Of course, these numbers don’t mean much on their own. What does a 0.02 difference in log loss actually mean?

To put these into context, I’ve calculated the log loss for a few benchmark models. I haven’t shown the benchmarks inline, but the code to calculate them is available here

  • Benchmark
    • Assume all teams are the same strength and predict outcomes in line with historical frequencies (approximately H = 45%, D = 25%, A = 30%)
  • Closing odds
    • Implied probabilities from Pinnacle closing odds (from football-data.co.uk). You’re probably not going to get too close to these with public models/data.
  • Market-ratings
    • Team strength estimates derived from historical closing odds. An explanation of this method and links to code can be found here

Comparing the predictions

bind_rows(
dc_log_loss,
market,
benchmark,
marketratings
) %>%
ggplot(aes(x = reorder(model, log_loss), y = log_loss)) +
geom_point(size = 3) +
coord_flip() +
labs(title = "Average log loss",
subtitle = "Premier League 14/15 to 17/18",
x = NULL,
y = NULL) +
theme_minimal()

Comparing the predictions we see that the increase in predictive accuracy we get from using xG over goals is similar to the difference between using goals scored/conceded vs no team strength information at all.

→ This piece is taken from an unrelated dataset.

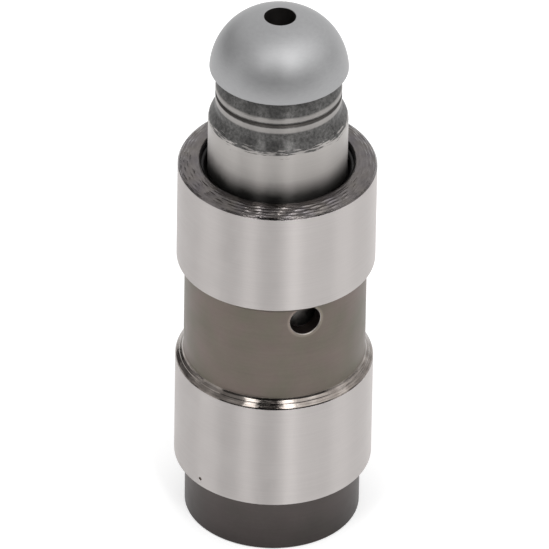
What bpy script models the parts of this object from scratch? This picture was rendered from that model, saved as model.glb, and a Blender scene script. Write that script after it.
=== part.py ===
"""Hydraulic valve lash adjuster of the pivot kind, standing on its foot. Metres, +Z up.

A closed cup holds a two-piece plunger with a ball head. A check valve hangs in its cage under
the lower plunger, and a return spring lifts the whole stack against a wire ring in the mouth.
The origin is the centre of the foot's face, and every piece turns or slides on the Z axis.
"""

import math

import bmesh
import bpy

# Housing, outside, from the foot up
LAND_RADIUS = 0.00600
FOOT_STEP = 0.00068
FOOT_EDGE = 0.00012
FOOT_HEIGHT = 0.00333
FOOT_CHAMFER_HEIGHT = 0.00048
LOWER_LAND_HEIGHT = 0.00705
GROOVE_DEPTH = 0.00050
LOWER_SHOULDER_HEIGHT = 0.00067
SHOULDER_EDGE_WIDTH = 0.00009
SHOULDER_EDGE_HEIGHT = 0.00017
GROOVE_HEIGHT = 0.00627
UPPER_CHAMFER_HEIGHT = 0.00044
UPPER_LAND_HEIGHT = 0.00700
TOP_EDGE_WIDTH = 0.00010
TOP_EDGE_HEIGHT = 0.00015
TOP_SLOPE_WIDTH = 0.00070
TOP_SLOPE_HEIGHT = 0.00025

# Housing, inside
WALL = 0.00140
FLOOR_THICKNESS = 0.00260
FLOOR_FILLET = 0.00040
MOUTH_CHAMFER_WIDTH = 0.00020
MOUTH_CHAMFER_HEIGHT = 0.00014
OIL_HOLE_RADIUS = 0.00094
OIL_HOLE_DROP = 0.00090

# Retaining ring, split round wire
RING_WIRE = 0.00060
RING_DEPTH = 0.00069
RING_OPENING = math.radians(32)

# Clearances
GUIDE_CLEARANCE = 0.00003
SEAT_GAP = 0.00002
RING_CLEARANCE = 0.00006
GROOVE_CLEARANCE = 0.00003
CAGE_CLEARANCE = 0.00008
COIL_CLEARANCE = 0.00010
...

However, this increase in predictive accuracy applies to computers, not humans. And if we go back to the initial claim that this post is supposed to be about, the implication is clearly that xG provides real value to humans trying to understand the game.

I think this is more of an open question; real people watching a game of football can pay attention to more than just the score. However, most fans, pundits, and analysts can’t watch every game in the season. In those cases, xG provides real and significant value over just looking at results.

While people can’t watch every game, and we still have people suggesting that “the table doesn’t lie”, I think there’s room for xG (or similar) to provide helpful insight. How much extra value it provides, may depend on how well you can incorporate information beyond results.